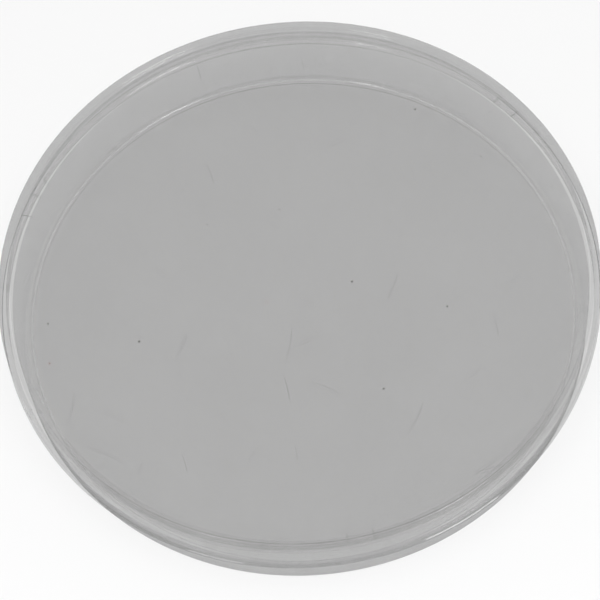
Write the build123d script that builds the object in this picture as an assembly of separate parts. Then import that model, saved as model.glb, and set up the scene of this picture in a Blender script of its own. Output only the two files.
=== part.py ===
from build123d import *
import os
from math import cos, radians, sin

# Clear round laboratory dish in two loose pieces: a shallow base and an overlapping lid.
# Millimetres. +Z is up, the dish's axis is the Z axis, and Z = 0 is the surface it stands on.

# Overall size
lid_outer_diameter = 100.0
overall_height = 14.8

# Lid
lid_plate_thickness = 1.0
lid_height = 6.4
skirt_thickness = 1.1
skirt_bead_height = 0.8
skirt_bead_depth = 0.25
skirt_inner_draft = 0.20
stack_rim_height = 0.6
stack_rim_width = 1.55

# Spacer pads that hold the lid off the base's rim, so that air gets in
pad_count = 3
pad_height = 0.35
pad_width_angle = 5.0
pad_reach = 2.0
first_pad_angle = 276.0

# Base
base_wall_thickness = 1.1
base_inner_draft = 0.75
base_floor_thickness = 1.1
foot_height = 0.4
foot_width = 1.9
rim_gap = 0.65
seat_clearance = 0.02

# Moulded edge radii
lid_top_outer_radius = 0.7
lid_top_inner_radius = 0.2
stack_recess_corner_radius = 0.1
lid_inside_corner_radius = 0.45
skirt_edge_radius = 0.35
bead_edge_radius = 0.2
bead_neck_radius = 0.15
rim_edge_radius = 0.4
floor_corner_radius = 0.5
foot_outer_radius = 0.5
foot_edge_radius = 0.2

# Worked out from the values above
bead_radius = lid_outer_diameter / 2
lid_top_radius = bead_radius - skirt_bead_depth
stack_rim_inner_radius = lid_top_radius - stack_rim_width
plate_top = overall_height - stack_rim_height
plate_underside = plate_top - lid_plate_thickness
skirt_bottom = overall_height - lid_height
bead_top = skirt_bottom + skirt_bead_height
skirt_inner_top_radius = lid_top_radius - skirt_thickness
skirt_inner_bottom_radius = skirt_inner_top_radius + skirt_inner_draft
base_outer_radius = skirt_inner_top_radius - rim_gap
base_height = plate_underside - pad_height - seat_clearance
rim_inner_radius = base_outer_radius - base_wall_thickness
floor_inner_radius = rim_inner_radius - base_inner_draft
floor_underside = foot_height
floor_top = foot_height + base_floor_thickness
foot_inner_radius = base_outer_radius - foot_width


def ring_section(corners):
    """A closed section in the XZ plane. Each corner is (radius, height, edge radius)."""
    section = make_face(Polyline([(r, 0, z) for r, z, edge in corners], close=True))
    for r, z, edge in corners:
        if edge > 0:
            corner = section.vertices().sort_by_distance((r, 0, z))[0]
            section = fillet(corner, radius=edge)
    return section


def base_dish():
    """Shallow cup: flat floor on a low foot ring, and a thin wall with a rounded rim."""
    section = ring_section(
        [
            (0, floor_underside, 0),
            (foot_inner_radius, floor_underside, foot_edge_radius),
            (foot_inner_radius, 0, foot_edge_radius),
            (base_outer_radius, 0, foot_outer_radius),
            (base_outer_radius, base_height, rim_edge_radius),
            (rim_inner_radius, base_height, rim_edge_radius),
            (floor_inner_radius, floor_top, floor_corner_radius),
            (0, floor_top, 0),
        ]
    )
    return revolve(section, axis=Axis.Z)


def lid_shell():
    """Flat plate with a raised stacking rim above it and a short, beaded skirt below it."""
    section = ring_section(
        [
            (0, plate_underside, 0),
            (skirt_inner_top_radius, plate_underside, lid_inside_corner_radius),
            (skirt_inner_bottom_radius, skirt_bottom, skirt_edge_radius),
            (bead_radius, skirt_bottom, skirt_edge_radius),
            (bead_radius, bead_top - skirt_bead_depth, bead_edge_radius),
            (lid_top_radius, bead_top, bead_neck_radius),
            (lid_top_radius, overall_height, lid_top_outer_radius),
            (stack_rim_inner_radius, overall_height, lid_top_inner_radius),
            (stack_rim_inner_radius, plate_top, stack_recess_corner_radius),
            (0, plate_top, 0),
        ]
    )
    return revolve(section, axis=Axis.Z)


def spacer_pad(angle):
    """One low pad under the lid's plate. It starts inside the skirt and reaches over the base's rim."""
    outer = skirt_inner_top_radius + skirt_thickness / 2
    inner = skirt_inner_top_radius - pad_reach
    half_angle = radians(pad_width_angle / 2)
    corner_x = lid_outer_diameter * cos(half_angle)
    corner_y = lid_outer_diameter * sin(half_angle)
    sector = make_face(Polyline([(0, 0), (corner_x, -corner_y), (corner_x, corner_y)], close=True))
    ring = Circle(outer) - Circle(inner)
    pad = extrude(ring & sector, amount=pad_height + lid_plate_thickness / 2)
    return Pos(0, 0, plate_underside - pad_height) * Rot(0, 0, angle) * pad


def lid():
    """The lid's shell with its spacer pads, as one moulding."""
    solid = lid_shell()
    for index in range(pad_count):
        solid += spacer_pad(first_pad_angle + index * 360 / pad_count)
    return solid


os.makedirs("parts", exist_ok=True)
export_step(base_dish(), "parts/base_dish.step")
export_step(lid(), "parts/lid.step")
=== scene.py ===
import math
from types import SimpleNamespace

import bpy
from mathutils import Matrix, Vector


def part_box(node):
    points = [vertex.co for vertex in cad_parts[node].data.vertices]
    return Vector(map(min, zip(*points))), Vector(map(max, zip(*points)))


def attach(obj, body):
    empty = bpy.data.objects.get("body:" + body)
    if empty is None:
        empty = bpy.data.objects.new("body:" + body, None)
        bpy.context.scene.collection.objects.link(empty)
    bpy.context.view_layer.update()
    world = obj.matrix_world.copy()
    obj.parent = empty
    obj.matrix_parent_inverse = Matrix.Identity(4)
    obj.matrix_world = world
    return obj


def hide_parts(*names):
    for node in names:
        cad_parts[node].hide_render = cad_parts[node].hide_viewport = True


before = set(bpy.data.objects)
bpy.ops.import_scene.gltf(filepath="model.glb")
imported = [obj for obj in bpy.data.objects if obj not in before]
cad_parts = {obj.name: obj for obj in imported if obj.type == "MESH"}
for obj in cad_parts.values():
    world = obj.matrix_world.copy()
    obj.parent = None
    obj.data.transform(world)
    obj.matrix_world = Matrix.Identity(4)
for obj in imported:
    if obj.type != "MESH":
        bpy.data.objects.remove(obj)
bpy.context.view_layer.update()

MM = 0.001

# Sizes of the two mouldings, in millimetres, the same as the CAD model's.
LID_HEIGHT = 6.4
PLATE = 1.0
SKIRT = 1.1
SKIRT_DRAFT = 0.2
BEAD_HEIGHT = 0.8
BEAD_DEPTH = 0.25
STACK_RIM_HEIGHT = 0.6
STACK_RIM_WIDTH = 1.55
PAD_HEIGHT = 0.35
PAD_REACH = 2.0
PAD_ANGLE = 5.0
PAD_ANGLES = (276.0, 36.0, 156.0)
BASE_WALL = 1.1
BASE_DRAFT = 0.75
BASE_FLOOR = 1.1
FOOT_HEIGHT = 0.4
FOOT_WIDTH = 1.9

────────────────

→ **Problem requirements**: Exactly those lines that run from the line with "return solid" through the line with "if empty is" are to be reproduced; both end lines belong to the range.

→ **Result for this task**:
    return solid


os.makedirs("parts", exist_ok=True)
export_step(base_dish(), "parts/base_dish.step")
export_step(lid(), "parts/lid.step")
=== scene.py ===
import math
from types import SimpleNamespace

import bpy
from mathutils import Matrix, Vector


def part_box(node):
    points = [vertex.co for vertex in cad_parts[node].data.vertices]
    return Vector(map(min, zip(*points))), Vector(map(max, zip(*points)))


def attach(obj, body):
    empty = bpy.data.objects.get("body:" + body)
    if empty is None:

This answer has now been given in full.